The performance of our method is clearly better than the SLBP, LBP, LTP, LDP, LTrP, MCMTL and MCMBR descriptors over all the databases considered (both natural and human faces) using both ARP and ARR quality metrics. Fig.20 shows the top 20 matching retrieved images for one query image from each database by the proposed MMCM descriptor. The precision obtained by the proposed MMCM for Fig. 20 is 82.46%, 40.26%, 84.16%, 82.1% and 84.45% over Corel-1k, Corel-10k, Brodtaz, MIT-VisTex and CMU-PIE databases respectively. The performance of the proposed descriptor is far better than other descriptors over the natural and textural databases (Fig. 15 to 19).
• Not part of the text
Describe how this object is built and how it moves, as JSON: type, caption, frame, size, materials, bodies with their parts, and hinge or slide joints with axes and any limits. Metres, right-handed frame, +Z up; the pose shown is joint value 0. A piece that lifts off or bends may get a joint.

Table 2. The dimensions of each descriptor.

S.No

Descriptors

Dimensions

1

SLBP

256

2

LBP

256

3

LTP

2x256

4

LDP

4x256

5

LTrP

13x256

6

Proposed MCM TL

6x6

7

Proposed MCM BR

6x6

8

Proposed MMCM

2x(6x6)

The dimension of each descriptor considered and the proposed MMCM is summarized in Table 2 . The dimension of MMCM is lower than all the recent and state- of-the-art descriptors and the retrieval rate of MMCM is better.

  • V. Conclusions

We have presented an extended version of MCM for image retrieval. The proposed MMCM captured more discriminative texture information than MCM by deriving Peano scan motifs in two different directions. This has resulted for the transformation of dual motif images. Using this, the present paper derived MMCM based on two MCM namely: “motif co-occurrence matrix –initiated from top left most pixel (MCMTL)” and “motif co-occurrence matrix –initiated from bottom right most pixel (MCMBR)”. The MCMTL and MCMBR captured the third order neighborhood statistics of the image. The size of MCMTL and MCMBR will be 6 x 6 only, thus it is easy to compute GLCM features on these two. The MCMTL and MCMBR are easy to understand, implement and efficient in terms of storage requirement and computational time. The concatenation of the feature vectors derived from i.e., MCMTL and MCMBR are assigned as MMCM features. The MMCM features are used for image retrieval. Thus the proposed MMCM features reduce the computation time of the similarity measure and its dimension is 2 x (6x6) which is least to any other descriptor (Table 2). The MMCM method is invariant to any monotonic mapping of individual color planes, such as gain adjustment, contrast stretching, and histogram equalization.